Required task: Give the data again exactly, from its opening line through the line in which "ARRIS = 0.5" appears.

Begin

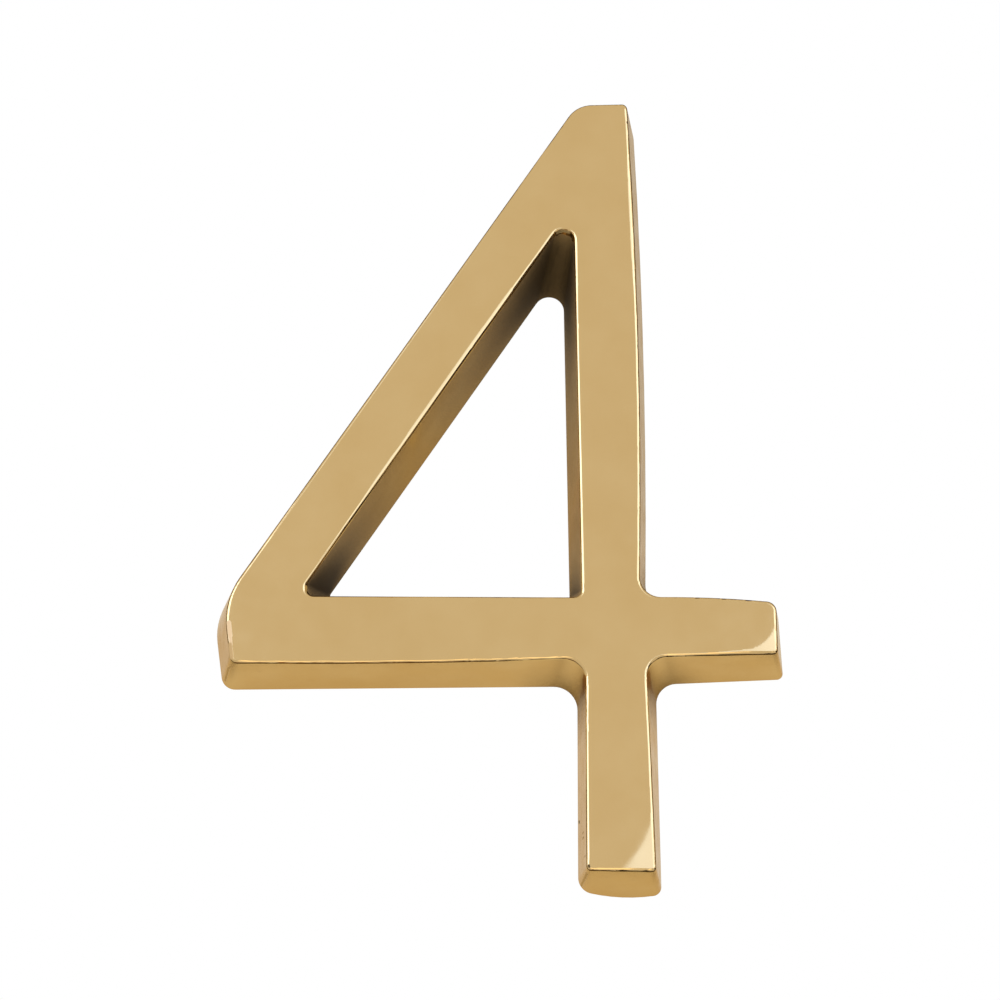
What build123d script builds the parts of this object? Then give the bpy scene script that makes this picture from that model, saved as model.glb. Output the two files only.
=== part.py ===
from build123d import *
from dataclasses import dataclass
from math import cos, radians, sin, tan
import os

# House number: the numeral 4, cast in one piece of solid brass.
# The origin is on the wall, where the middle of the stem crosses the middle of the bar.
# +Z is up and the show face looks along -Y. Every side slopes outwards from the show
# face to the wall, as the sides of a casting do to leave the mould.
# Lengths are millimetres and angles are degrees.

# Body of the casting
THICKNESS = 12.0        # wall to show face
ARRIS = 0.5             # rounding where the sides meet the show face

# Show face, measured from the origin
STEM_LEFT = -4.9
STEM_RIGHT = 3.85       # at the two ends of the bowed right side
STEM_TOP = 85.6
FOOT_LEFT = -4.75
FOOT_RIGHT = 5.2
FOOT_BOTTOM = -37.65
ARM_TOP = 3.9
ARM_BOTTOM = -4.75
ARM_END = 24.8
BAR_TOP = 4.9
BAR_BOTTOM = -5.0
BAR_END = -59.1
LIMB_ANGLE = 55.5       # slope of the long diagonal limb
LIMB_OUTER = -62.95     # where its outer side would meet the level of the origin
LIMB_INNER = -52.0      # the same for its inner side

# Tapped holes in the back for the fixing studs, M4 at tapping size
HOLE_RADIUS = 1.65
HOLE_MOUTH = 2.0        # radius of the countersink at the mouth
HOLE_DEPTH = 7.0        # to the end of the full diameter
DRILL_POINT = 118.0
HOLE_HIGH = 70.0        # above the origin, in the solid corner over the counter
HOLE_LOW = -30.0        # in the foot of the stem


@dataclass
class Side:
    """One side of the numeral, followed with the metal on the right hand.

    at and heading place it on the show face. draft is how far it stands out at the
    wall, and splay is how much more it turns there. rounding holds the radii of the
    corner at its far end, and bow its bulge, on the show face and at the wall.
    """

    at: tuple
    heading: float
    draft: float
    rounding: tuple
    bow: tuple = (0, 0)
    splay: float = 0.0

    def line(self, depth):
        """The side's line, from the show face (depth 0) to the wall (depth 1)."""
        turn = radians(self.heading + self.splay * depth)
        outwards = Vector(-sin(turn), cos(turn)) * self.draft * depth
        return Axis(Vector(*self.at) + outwards, Vector(cos(turn), sin(turn)))


OUTLINE = (
    Side((0, STEM_TOP), 0.7, 1.8, (0.8, 3.2)),
    Side((STEM_RIGHT, 45), -89.9, 1.4, (3.2, 3.2), bow=(0.85, 0.75)),
    Side((15, ARM_TOP), -2.9, 1.7, (1.6, 1.6), bow=(0.33, 0.33)),
    Side((ARM_END, 0), -90, 1.4, (0.8, 1.0), splay=2.5),
    Side((18, ARM_BOTTOM), 181.0, 1.5, (2.9, 3.2), splay=0.7),
    Side((FOOT_RIGHT, -25), -88.7, 1.5, (0.7, 1.4), splay=-1.2),
    Side((0, FOOT_BOTTOM), 178.5, 1.3, (0.7, 2.5), bow=(0, 0.75), splay=-2.3),
    Side((FOOT_LEFT, -25), 89.2, 1.05, (3.2, 3.7)),
    Side((-33, BAR_BOTTOM), 180.1, 1.63, (1.3, 2.2), bow=(0.35, 0), splay=-0.3),
    Side((BAR_END, 0), 97.2, 2.3, (12, 10)),
    Side((LIMB_OUTER, 0), LIMB_ANGLE, 1.9, (4.5, 5.0)),
)

COUNTER = (
    Side((-25, BAR_TOP), -1, 1.9, (1.2, 1.2)),
    Side((STEM_LEFT, 30), 90.1, 1.65, (1.7, 2.4)),
    Side((LIMB_INNER, 0), LIMB_ANGLE + 180, 1.8, (1.3, 1.0), splay=-0.1),
)


def drafted_solid(sides):
    """The solid inside a loop of sides, from the show face to the wall."""
    with BuildPart() as solid:
        for depth in (0, 1):
            lines = [side.line(depth) for side in sides]
            corners = [here.intersect(after) for here, after in zip(lines, lines[1:] + lines[:1])]
            with BuildSketch(Plane.XZ.offset(THICKNESS * (1 - depth))) as loop:
                with BuildLine():
                    for side, start, end in zip(sides, corners[-1:] + corners[:-1], corners):
                        if side.bow[depth]:
                            SagittaArc(start, end, side.bow[depth])
                        else:
                            Line(start, end)
                make_face()
                for side, corner in zip(sides, corners):
                    fillet(loop.vertices().sort_by_distance(corner)[0], side.rounding[depth])
        loft(ruled=True)
    return solid.part


with BuildPart() as number_four:
    add(drafted_solid(OUTLINE))
    add(drafted_solid(COUNTER), mode=Mode.SUBTRACT)
    fillet(number_four.faces().sort_by(Axis.Y)[0].edges(), ARRIS)
    for height in (HOLE_HIGH, HOLE_LOW):
        mouth = Plane(origin=(0, 0, height), z_dir=(0, 1, 0))
        with Locations(mouth):
            CounterSinkHole(HOLE_RADIUS, HOLE_MOUTH, HOLE_DEPTH, 90)
        point = HOLE_RADIUS / tan(radians(DRILL_POINT / 2))
        with Locations(mouth.offset(-HOLE_DEPTH - point / 2)):
            Cone(0, HOLE_RADIUS, point, mode=Mode.SUBTRACT)

number_four.part.label = "number_four"
os.makedirs("parts", exist_ok=True)
export_step(number_four.part, "parts/number_four.step")
box = number_four.part.bounding_box()
print("volume mm3", round(number_four.part.volume))
print("size", box.size, "from", box.min, "to", box.max)
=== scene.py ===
import logging
import math
from dataclasses import dataclass, field
from enum import Enum

import bmesh
import bpy
from mathutils import Matrix, Vector


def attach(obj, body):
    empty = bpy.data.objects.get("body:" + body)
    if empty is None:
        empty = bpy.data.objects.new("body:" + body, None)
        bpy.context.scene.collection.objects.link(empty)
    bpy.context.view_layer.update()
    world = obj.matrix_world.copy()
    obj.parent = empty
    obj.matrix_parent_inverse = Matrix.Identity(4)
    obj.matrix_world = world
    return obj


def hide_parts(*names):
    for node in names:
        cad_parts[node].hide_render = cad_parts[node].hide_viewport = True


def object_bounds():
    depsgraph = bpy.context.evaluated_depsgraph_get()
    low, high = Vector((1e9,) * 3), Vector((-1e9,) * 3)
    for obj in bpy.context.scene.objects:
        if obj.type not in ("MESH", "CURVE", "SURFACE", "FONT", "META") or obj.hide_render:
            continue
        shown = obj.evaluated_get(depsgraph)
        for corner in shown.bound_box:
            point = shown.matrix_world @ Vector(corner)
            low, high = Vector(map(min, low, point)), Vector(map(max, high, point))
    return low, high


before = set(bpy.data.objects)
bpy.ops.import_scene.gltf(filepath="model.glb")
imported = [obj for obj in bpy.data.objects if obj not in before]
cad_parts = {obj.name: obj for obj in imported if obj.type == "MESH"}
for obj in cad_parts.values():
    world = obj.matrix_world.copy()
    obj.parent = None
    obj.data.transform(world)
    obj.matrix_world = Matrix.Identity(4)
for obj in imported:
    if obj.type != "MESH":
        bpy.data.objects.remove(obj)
CAD_LOW, CAD_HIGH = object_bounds()

LOG = logging.getLogger("house_number")
MM = 0.001
NODE = "number_four"
BODY = "root"
HOLE_LEVELS = (70.0, -30.0)     # millimetres above the origin, of the tapped holes' middles
NOISE_MIDDLE = (0.35, 0.65)     # where most values of a noise lie
FADE_START = 1 / 3              # share of a pit's or mark's radius where its edge begins to fade
SHADE_RAYS = 8                  # samples with which a material looks for walls near it
SNAP = 1e-7                     # metres, within which a point counts as on a cutting plane


def linear(code: str) -> tuple[float, float, float, float]:
    """Turns an sRGB hex colour into the linear colour that a socket takes.

    Args:
        code: the colour, such as "#CCAB73".

    Returns:
        Red, green, blue and an alpha of 1.
    """
    channels = [int(code[at:at + 2], 16) / 255 for at in (1, 3, 5)]
    bent = [c / 12.92 if c <= 0.04045 else ((c + 0.055) / 1.055) ** 2.4 for c in channels]
    return (*bent, 1.0)


def add_node(tree: bpy.types.NodeTree, kind: str, settings: dict | None = None,
             links: dict | None = None) -> bpy.types.Node:
    """Adds one node with its settings and its links.

    Args:
        tree: the tree that gets the node.
        kind: its type, without the leading ShaderNode.
        settings: properties by name, and constant inputs by socket name or number.
        links: sockets of other nodes, by the name or number of the input that each feeds.

    Returns:
        The node.
    """
    node = tree.nodes.new("ShaderNode" + kind)
    for key, value in (settings or {}).items():
        if isinstance(key, str) and hasattr(node, key):
            setattr(node, key, value)
        else:
            node.inputs[key].default_value = value
    for key, socket in (links or {}).items():
        tree.links.new(socket, node.inputs[key])
    return node


def empty_material(name: str) -> bpy.types.Material:
    """Makes a material whose node tree is still empty.

    Args:
        name: its name.

    Returns:
        The material.
    """
    material = bpy.data.materials.new(name)
    material.use_nodes = True
    material.node_tree.nodes.clear()
    return material


def finish_mesh(bm: bmesh.types.BMesh, name: str) -> bpy.types.Object:
    """Turns a bmesh into an object of the scene, at the origin.

    Args:
        bm: the bmesh, which is freed.
        name: the name of the object and of its mesh.

    Returns:
        The new object.
    """
    mesh = bpy.data.meshes.new(name)
    bm.to_mesh(mesh)
    bm.free()
    made = bpy.data.objects.new(name, mesh)
    bpy.context.scene.collection.objects.link(made)
    return made


class Surface(Enum):
    """The ways in which the surface of the casting was finished."""

    FACE = 0
    SIDE = 1
    COUNTER = 2
    BACK = 3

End

Solution to this exercise:
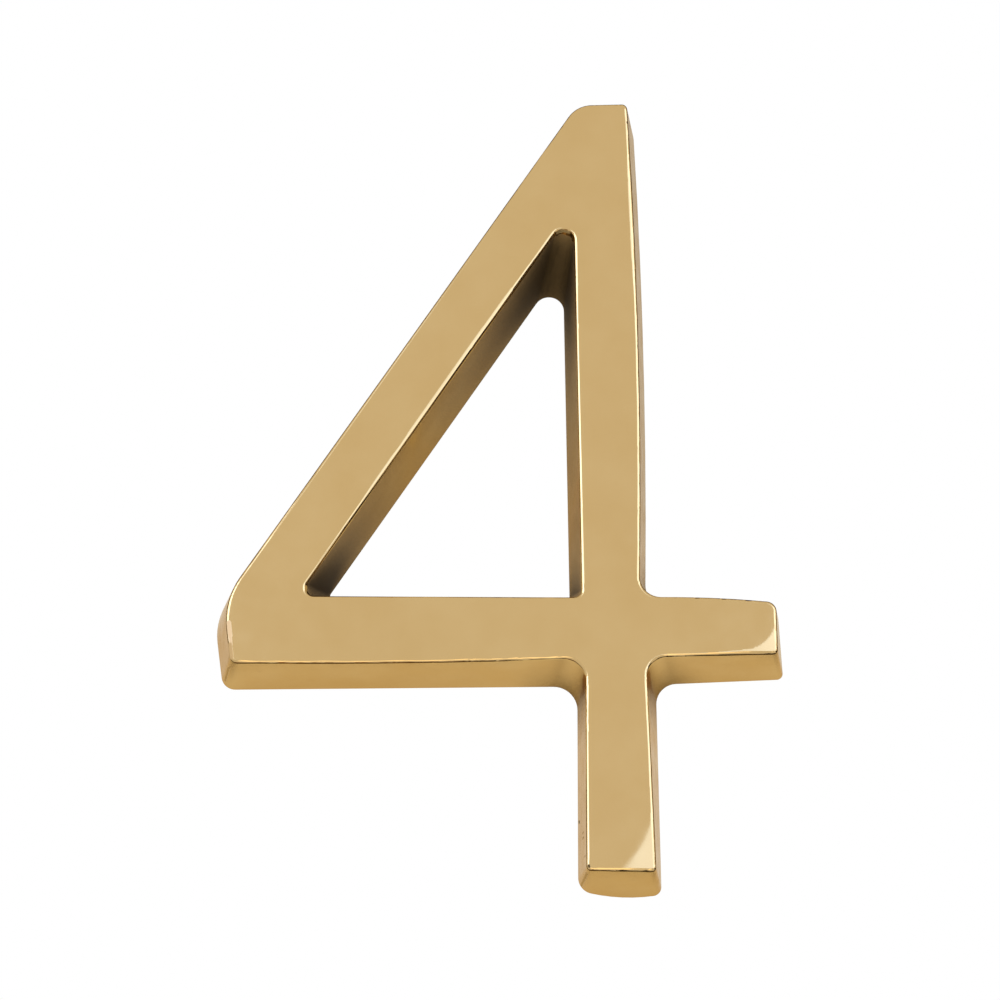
What build123d script builds the parts of this object? Then give the bpy scene script that makes this picture from that model, saved as model.glb. Output the two files only.
=== part.py ===
from build123d import *
from dataclasses import dataclass
from math import cos, radians, sin, tan
import os

# House number: the numeral 4, cast in one piece of solid brass.
# The origin is on the wall, where the middle of the stem crosses the middle of the bar.
# +Z is up and the show face looks along -Y. Every side slopes outwards from the show
# face to the wall, as the sides of a casting do to leave the mould.
# Lengths are millimetres and angles are degrees.

# Body of the casting
THICKNESS = 12.0        # wall to show face
ARRIS = 0.5             # rounding where the sides meet the show face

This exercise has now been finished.